Second is the visa restriction. A lot of Chinese companies are facing a very basic problem, how to come to Canada. Getting a visa to come to Canada, even just to participate in trade exhibitions, is an arduous process and even impossible for some.
On at least one occasion, a quarter of the Chinese applicants to attend a trade show had their visa applications turned down.
It is very hard for Chinese companies that want to do business with or invest in a country which they have not visited and have been refused entry to.
I know there isn't an easy answer, but the process of obtaining visas to visit Canada for business needs to be reviewed, if Canada is earnest about attracting more Chinese investments.
Third is the need to build communication and good relations with local companies and government.
Some Chinese companies are keen on investing in Canada yet find it difficult to find effective way to consult and start businesses.
For those already operating in Canada, as rookies, they need to spend quite a long time to establish mature business connection, in order to survive the fierce market competition.
Fortunately, the Alberta Government and institutions like Edmonton Economic Development cooperation and China-Canada Business Association have been dedicated to supporting both Chinese and Canadian companies and played a bridging role in between. We highly appreciate that.
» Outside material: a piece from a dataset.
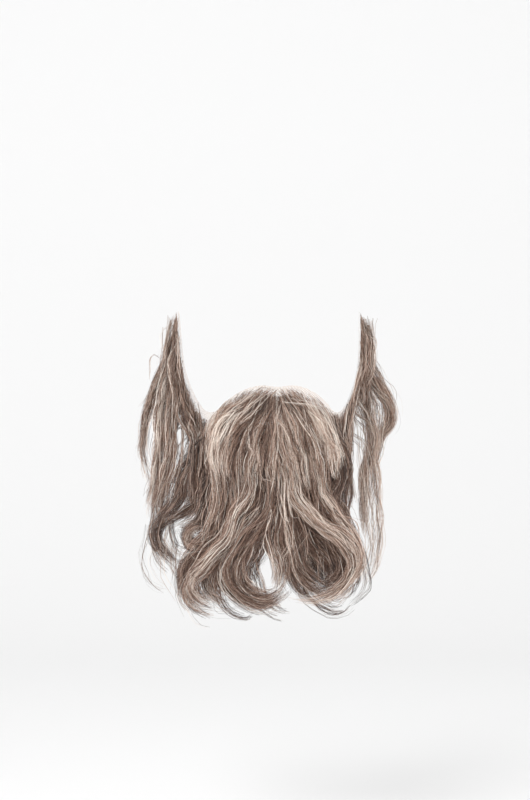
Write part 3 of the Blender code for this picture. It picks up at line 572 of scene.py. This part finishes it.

The Consulate General in Calgary is willing to work closely with all of you and people from all walks of life to further promote mutual understanding and trust, thereby laying a solid foundation for our friendly and mutually beneficial cooperation.
I'm happy to know all of you, as the elite in commercial circle, are interested in Chinese investment. I sincerely hope you will continue to play an active part in enhancing business exchanges and promoting bilateral cooperation.
I firmly believe that with the mutual efforts from our two sides, the scale, breadth and quality of Chinese investment in Canada will be upgraded and consequently enrich our bilateral economic cooperation.
Let's work together towards this goal.